Não se surpreenderá também o leitor se lhe disser que não havia, quando desembarcámos, quem realizasse o teste no aeroporto, como o DL determina (“estavam a chegar”). A longa fila formada, se não criou mais riscos para a propagação da doença, certamente também não constitui um bom exemplo de como a combater.

Fila de passageiros a aguardar a chegada dos técnicos para realização do teste

Quando, finalmente, chegou a minha altura de realizar o teste, eram 15:30 horas, isto é, cerca de quatro horas depois de ter aterrado. Para agravar a situação, as autoridades exigem que ninguém saia do aeroporto antes de ser conhecido o resultado, que os técnicos do laboratório esclareceram demorar “pelo menos oito horas”, uma vez que não se trata de um teste rápido, mas antes de um teste PCR com captura de amostra em ambas as narinas e na garganta. Escusado será também dizer, que o responsável pelo laboratório, argumentando com a falta de informação atempada, recusou o pagamento dos 100 euros exigidos a cada passageiro através dos respetivos seguros de saúde, por não terem podido acautelar essa situação.

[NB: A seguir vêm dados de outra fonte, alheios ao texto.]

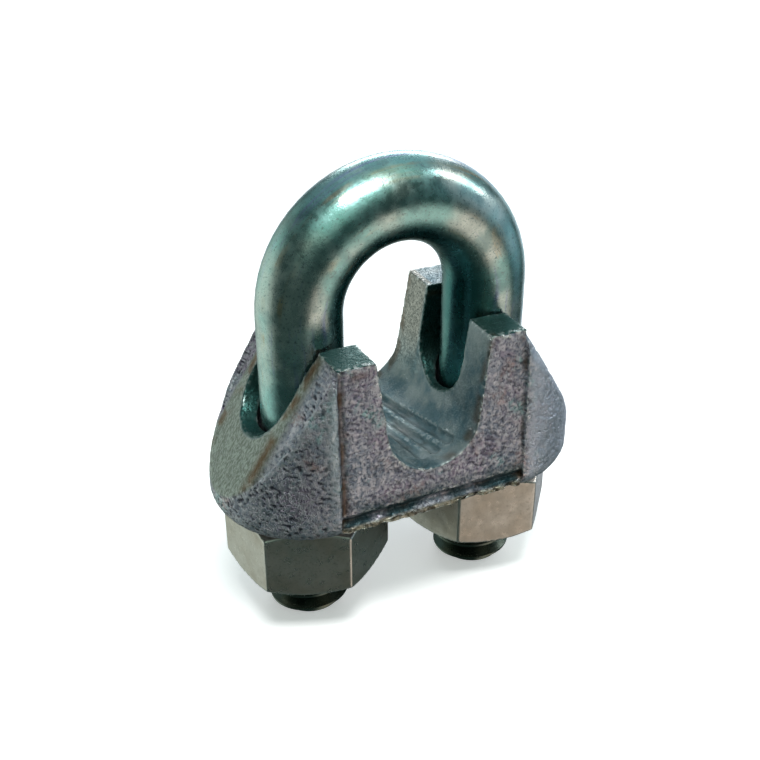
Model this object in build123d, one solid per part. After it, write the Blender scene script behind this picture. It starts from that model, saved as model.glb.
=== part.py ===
from build123d import *
import math
import os

# Wire rope clip for 3/16 in (5 mm) rope: a U-bolt, a cast saddle and two hex nuts.
# Millimetres. The origin is on the axis of the rope seat, half way through the saddle.
# +X runs from the left leg to the right leg, +Y along the rope, +Z towards the bow.

# U-bolt
ROD_D = 6.2               # shank and bow
LEG_SPACING = 14.8        # centre to centre
BOW_Z = 7.2               # centre of the bow, where the legs begin
LEG_LENGTH = 25.0         # bow centre to leg end
THREAD_LENGTH = 13.0
LEG_END_CHAMFER = 0.6

# Thread, 1/4-20 UNC with a plated fit
PITCH = 1.27
THREAD_D = 6.32           # over the crests of the leg
CORE_D = 4.78             # at the roots of the leg
CREST_WIDTH = 0.18
FLANK_ANGLE = 30.0        # each side
THREAD_GAP = 0.09         # between leg thread and nut thread, measured along the radius
RIDGE_SUNK = 0.12         # how far the helical ridge is sunk into its core
WIDEST_FOOT = 0.47        # of the pitch, on each side of the ridge

# Hex nut
NUT_AF = 11.0
NUT_HEIGHT = 5.56
NUT_CHAMFER_ANGLE = 30.0
NUT_SEAT_GAP = 0.05       # between nut and saddle, so that the nut turns freely
COUNTERSINK = 0.15        # beyond the thread's root, at both faces
LEFT_NUT_TURN = -81.0     # degrees about its leg, as tightened
RIGHT_NUT_TURN = -70.0

# Saddle
TOWER_TOP_Z = 5.7
BOSS_BOTTOM_Z = -7.9
WEB_BOTTOM_Z = -7.4
WEB_TOP_HALF = 6.5        # half the depth along the rope at the tower tops
WEB_BOTTOM_HALF = 7.1     # the same at the underside
BOSS_TOP_R = 6.85         # half-round end bosses, centred on the legs
BOSS_BOTTOM_R = 7.3
BOSS_EDGE_R = 1.6
SHOULDER_SLOPE = 57.0     # degrees below level, from the tower tops to the noses
SHOULDER_EDGE_R = 1.2
COVE_DEPTH = 0.45         # hollow along the foot of the web, above a thin lip
COVE_HEIGHT = 1.1
LIP_HEIGHT = 0.5
SEAT_R = 3.6              # bottom of the rope channel
CHANNEL_FLANK = 8.0       # degrees from upright
NOTCH_HALF = 3.2          # half the width of the slot that the legs stand in
NOTCH_BOTTOM_Z = -1.25
LEG_HOLE_R = 3.3
GROOVE_COUNT = 3          # between the cast ribs that follow the lay of the rope
GROOVE_PITCH = 1.3        # round the seat
GROOVE_DEPTH = 0.25
GROOVE_R = 0.5
GROOVE_HALF_LENGTH = 5.0
LAY_ANGLE = 11.0          # degrees between the ribs and the rope

CLEAR = 1.0               # how far a cut runs past the face where it comes out
REACH = 20.0              # longer than the saddle each way, for cuts that go right through

LEG_X = LEG_SPACING / 2
ROD_R = ROD_D / 2
LEG_END_Z = BOW_Z - LEG_LENGTH
THREAD_TOP_Z = LEG_END_Z + THREAD_LENGTH
NUT_TOP_Z = BOSS_BOTTOM_Z - NUT_SEAT_GAP
NUT_BOTTOM_Z = NUT_TOP_Z - NUT_HEIGHT
FROM_BASE = (Align.CENTER, Align.CENTER, Align.MIN)


def rod(radius, bottom, top, x=0.0):
    """Upright cylinder at x, between two heights."""
    return Pos(x, 0, bottom) * Cylinder(radius, top - bottom, align=FROM_BASE)


def thread_ridge(root_r, crest_r, crest_width, bottom, top):
    """Helical ridge with straight flanks. Its phase depends on height alone, so a leg
    and its nut are always in step."""
    turns_below = math.ceil((bottom - LEG_END_Z) / PITCH)
    start = LEG_END_Z + turns_below * PITCH
    path = Helix(pitch=PITCH, height=top - start, radius=root_r, center=(0, 0, start))
    flank = math.tan(math.radians(FLANK_ANGLE))
    crest = crest_width / 2
    foot = min(crest + (crest_r - root_r + RIDGE_SUNK) * flank, PITCH * WIDEST_FOOT)
    section = Plane(origin=path @ 0, x_dir=(1, 0, 0), z_dir=path % 0) * Polygon(
        (-RIDGE_SUNK, -foot), (crest_r - root_r, -crest),
        (crest_r - root_r, crest), (-RIDGE_SUNK, foot), align=None,
    )
    return sweep(section, path=path, is_frenet=True)


def threaded_leg_end():
    """The thread at the end of one leg, on its own axis, with a chamfered tip."""
    core = rod(CORE_D / 2, LEG_END_Z, THREAD_TOP_Z)
    ridge_top = THREAD_TOP_Z + PITCH / 2
    ridge = thread_ridge(CORE_D / 2, THREAD_D / 2, CREST_WIDTH, LEG_END_Z - PITCH, ridge_top)
    limits = rod(THREAD_D / 2 + CLEAR, LEG_END_Z, THREAD_TOP_Z)
    limits = chamfer(limits.edges().sort_by(Axis.Z)[0], LEG_END_CHAMFER + CLEAR)
    return core + (ridge & limits)


def u_bolt():
    """Round rod bent to a half circle, with two straight legs threaded at their ends."""
    bow_path = ThreePointArc((-LEG_X, 0, BOW_Z), (0, 0, BOW_Z + LEG_X), (LEG_X, 0, BOW_Z))
    body = sweep(Plane(origin=(-LEG_X, 0, BOW_Z), z_dir=(0, 0, 1)) * Circle(ROD_R), path=bow_path)
    for x in (-LEG_X, LEG_X):
        shank = rod(ROD_R, THREAD_TOP_Z, BOW_Z, x)
        shank = chamfer(shank.edges().sort_by(Axis.Z)[0], LEG_END_CHAMFER)
        body = body + (shank + Pos(x, 0, 0) * threaded_leg_end())
    return body


def web():
    """Middle of the saddle between the two legs, thicker towards its underside, with a
    hollow above the lip along each lower edge."""
    lip_top = WEB_BOTTOM_Z + LIP_HEIGHT
    front = [
        (WEB_BOTTOM_HALF, WEB_BOTTOM_Z), (WEB_BOTTOM_HALF, lip_top),
        (WEB_BOTTOM_HALF - COVE_DEPTH, lip_top + COVE_DEPTH), (WEB_BOTTOM_HALF, lip_top + COVE_HEIGHT),
        (WEB_TOP_HALF, TOWER_TOP_Z),
    ]
    back = [(-y, z) for y, z in reversed(front)]
    return extrude(Plane.YZ * Polygon(*front, *back, align=None), amount=LEG_X, both=True)


def shoulder_cut(side):
    """Everything above the shoulder that slopes from the tower tops down to one nose."""
    drop = REACH * math.tan(math.radians(SHOULDER_SLOPE))
    outline = Polygon(
        (side * LEG_X, TOWER_TOP_Z), (side * (LEG_X + REACH), TOWER_TOP_Z - drop),
        (side * (LEG_X + REACH), TOWER_TOP_Z + CLEAR), (side * LEG_X, TOWER_TOP_Z + CLEAR), align=None,
    )
    return extrude(Plane.XZ * outline, amount=REACH, both=True)


def boss(side):
    """Half-round end of the saddle round one leg, wider at the bottom, with a sloping
    shoulder and soft edges."""
    height = TOWER_TOP_Z - BOSS_BOTTOM_Z
    cone = Pos(side * LEG_X, 0, BOSS_BOTTOM_Z) * Cone(BOSS_BOTTOM_R, BOSS_TOP_R, height, align=FROM_BASE)
    cone = fillet(cone.edges().sort_by(Axis.Z)[0], BOSS_EDGE_R)
    inner_half = Pos(side * (LEG_X - BOSS_BOTTOM_R), 0, BOSS_BOTTOM_Z + height / 2) * Box(
        2 * BOSS_BOTTOM_R, 4 * BOSS_BOTTOM_R, height + 2 * CLEAR
    )
    body = cone - inner_half - shoulder_cut(side)
    rim = body.edges().filter_by(GeomType.ELLIPSE)
    body = fillet(rim, SHOULDER_EDGE_R)
    underside = rod(BOSS_BOTTOM_R - BOSS_EDGE_R, BOSS_BOTTOM_Z, WEB_BOTTOM_Z + CLEAR, side * LEG_X)
    return body + underside


def rope_channel():
    """The channel that the rope lies in: a round seat with sides that open slightly."""
    flank = math.radians(CHANNEL_FLANK)
    touch = (SEAT_R * math.cos(flank), -SEAT_R * math.sin(flank))
    top = TOWER_TOP_Z + CLEAR
    top_half = touch[0] + (top - touch[1]) * math.tan(flank)
    seat = ThreePointArc((-touch[0], touch[1]), (0, -SEAT_R), touch)
    sides = Polyline(touch, (top_half, top), (-top_half, top), (-touch[0], touch[1]))
    return extrude(Plane.XZ * make_face(seat + sides), amount=REACH, both=True)


def lay_grooves():
    """Slanting round-ended grooves in the seat, which leave ribs that grip between the
    strands."""
    path_r = SEAT_R + GROOVE_DEPTH - GROOVE_R
    drift = GROOVE_HALF_LENGTH * math.tan(math.radians(LAY_ANGLE))
    cuts = []
    for i in range(GROOVE_COUNT):
        middle = (i - (GROOVE_COUNT - 1) / 2) * GROOVE_PITCH
        points = []
        for share in (-1, 0, 1):
            angle = (middle - share * drift) / SEAT_R
            points.append(
                (path_r * math.sin(angle), share * GROOVE_HALF_LENGTH, -path_r * math.cos(angle))
            )
        path = ThreePointArc(*points)
        cuts.append(sweep(Plane(origin=path @ 0, z_dir=path % 0) * Circle(GROOVE_R), path=path))
        cuts += [Pos(*points[0]) * Sphere(GROOVE_R), Pos(*points[2]) * Sphere(GROOVE_R)]
    return cuts


def leg_notch():
    """Round-bottomed slot along X that the legs stand in. It crosses the rope channel."""
    centre_z = NOTCH_BOTTOM_Z + NOTCH_HALF
    top = TOWER_TOP_Z + CLEAR
    outline = Pos(0, centre_z) * Circle(NOTCH_HALF) + Pos(0, (centre_z + top) / 2) * Rectangle(
        2 * NOTCH_HALF, top - centre_z
    )
    return extrude(Plane.YZ * outline, amount=REACH, both=True)


def saddle():
    """Cast saddle: a web and two half-round bosses, cut by the rope channel, the leg
    notch and two leg holes, which leaves four towers."""
    body = web()
    for side in (-1, 1):
        body = body + boss(side)
    for side in (-1, 1):
        body = body - rod(LEG_HOLE_R, BOSS_BOTTOM_Z - CLEAR, TOWER_TOP_Z, side * LEG_X)
    body = body - rope_channel() - leg_notch()
    return body - lay_grooves()


def nut(side, turn):
    """Hex nut with both faces chamfered, on one leg and turned about it by an angle."""
    middle_z = (NUT_TOP_Z + NUT_BOTTOM_Z) / 2
    across_corners = NUT_AF / math.cos(math.radians(30))
    corner_drop = (across_corners - NUT_AF) / 2 * math.tan(math.radians(NUT_CHAMFER_ANGLE))
    hexagon = RegularPolygon(across_corners / 2, 6)
    blank = Pos(0, 0, NUT_BOTTOM_Z) * Rot(0, 0, turn) * extrude(hexagon, amount=NUT_HEIGHT)
    turned = rod(across_corners / 2, NUT_BOTTOM_Z, NUT_TOP_Z)
    ends = turned.edges().filter_by(GeomType.CIRCLE)
    turned = chamfer(ends, corner_drop, (across_corners - NUT_AF) / 2)
    bore_r = CORE_D / 2 + THREAD_GAP
    root_r = THREAD_D / 2 + THREAD_GAP
    body = (blank & turned) - rod(bore_r, NUT_BOTTOM_Z - CLEAR, NUT_TOP_Z + CLEAR)
    groove_crest = CREST_WIDTH + 2 * THREAD_GAP
    groove = thread_ridge(bore_r, root_r, groove_crest, NUT_BOTTOM_Z - PITCH, NUT_TOP_Z + PITCH)
    body = body - (groove & rod(root_r + CLEAR, NUT_BOTTOM_Z, NUT_TOP_Z))
    countersink = Cone(root_r + COUNTERSINK, bore_r, root_r + COUNTERSINK - bore_r, align=FROM_BASE)
    body = body - Pos(0, 0, NUT_BOTTOM_Z) * countersink
    body = body - Pos(0, 0, NUT_TOP_Z) * Rot(180, 0, 0) * countersink
    return Pos(side * LEG_X, 0, 0) * body


os.makedirs("parts", exist_ok=True)
pieces = {
    "u_bolt": u_bolt(),
    "saddle": saddle(),
    "nut_left": nut(-1, LEFT_NUT_TURN),
    "nut_right": nut(1, RIGHT_NUT_TURN),
}
for name, piece in pieces.items():
    export_step(piece, f"parts/{name}.step")
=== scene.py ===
import math
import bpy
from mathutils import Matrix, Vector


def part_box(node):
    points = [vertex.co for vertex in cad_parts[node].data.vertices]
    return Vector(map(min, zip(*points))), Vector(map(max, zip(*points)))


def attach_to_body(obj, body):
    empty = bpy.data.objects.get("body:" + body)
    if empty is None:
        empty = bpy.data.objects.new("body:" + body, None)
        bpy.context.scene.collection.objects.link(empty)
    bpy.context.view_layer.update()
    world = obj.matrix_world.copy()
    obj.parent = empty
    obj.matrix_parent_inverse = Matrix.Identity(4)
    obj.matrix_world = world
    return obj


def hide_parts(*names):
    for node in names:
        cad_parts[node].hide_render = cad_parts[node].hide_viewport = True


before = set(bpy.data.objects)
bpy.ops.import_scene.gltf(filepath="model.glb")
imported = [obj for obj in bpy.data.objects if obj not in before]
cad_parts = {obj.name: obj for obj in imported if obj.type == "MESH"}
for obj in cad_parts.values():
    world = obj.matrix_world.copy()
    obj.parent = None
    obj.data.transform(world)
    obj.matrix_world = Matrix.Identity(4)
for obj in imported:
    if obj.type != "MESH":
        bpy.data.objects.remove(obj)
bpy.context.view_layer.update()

from types import SimpleNamespace

import bpy
import numpy as np
from mathutils import Matrix, Vector, noise

# Wire rope clip on a plain pale floor. Lengths are millimetres unless a name says otherwise.
MM = 0.001

CAMERA_PLACE = Vector((-31.5, -64.0, 40.3))
CAMERA_TARGET = Vector((-2.76, -3.41, 2.48))
CAMERA_LENS = 51.4
CAMERA_SENSOR = 36.0

# The part's own features, as in the design
SEAT_R = 3.6
CHANNEL_FLANK = math.radians(8.0)
NOTCH_HALF = 3.2
NOTCH_BOTTOM_Z = -1.25
LEG_X = 7.4
BOW_Z = 7.2
THREAD_TOP_Z = -4.8
SHOULDER_SLOPE = math.radians(57.0)
WEB_TOP_HALF = 6.5
LIP_TOP = 1.1              # above the saddle's lowest point, like the two below
COVE_FROM = 0.9
COVE_TO = 3.5

SADDLE_VOXEL = 0.1
NUT_VOXEL = 0.1
FLOOR_HALF = 1.5           # metres

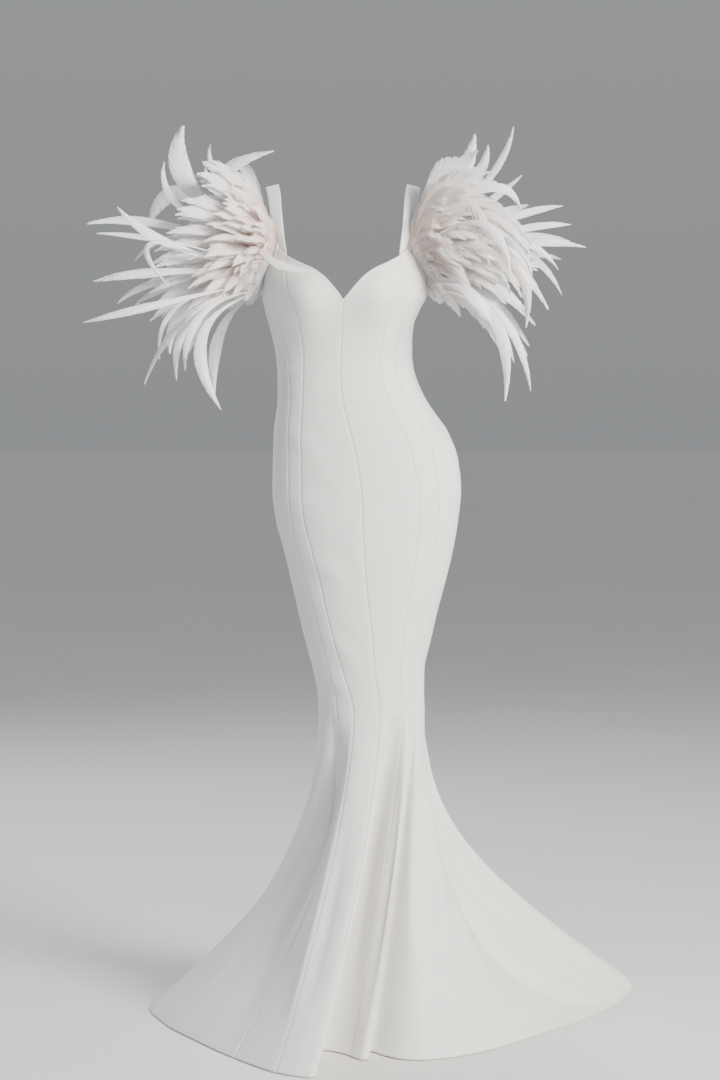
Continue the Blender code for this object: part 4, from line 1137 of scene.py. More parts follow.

No momento em que escrevo estas linhas, mais de uma centena de passageiros aglomera-se no espaço que rodeia uma pequena cervejaria, no piso das partidas, que foi a solução “desenrascada” para os acantonar, enquanto esperarão ainda várias horas pelo resultado para saberem se poderão finalmente seguir para os 14 dias de confinamento. A extraordinária falta de organização e planeamento que este episódio evidencia constituem, por si só, a melhor explicação para o estado em que o nosso país se encontra.

Este parágrafo final é escrito no dia seguinte. O resultado chegou pelas 21:41 horas, o que me permitiu abandonar, por fim, o aeroporto cerca das 22 horas. Quanto ao código QR… ninguém pediu para o ver. Perdoe-me o leitor esta deselegância final, mas a melhor descrição para aquilo que me foi dado presenciar está nas palavras de um destacado membro do Governo, Ministro de Estado, quando há tempos se referiu despropositadamente nestes termos a uma reunião da Concertação Social: “É uma feira de gado”.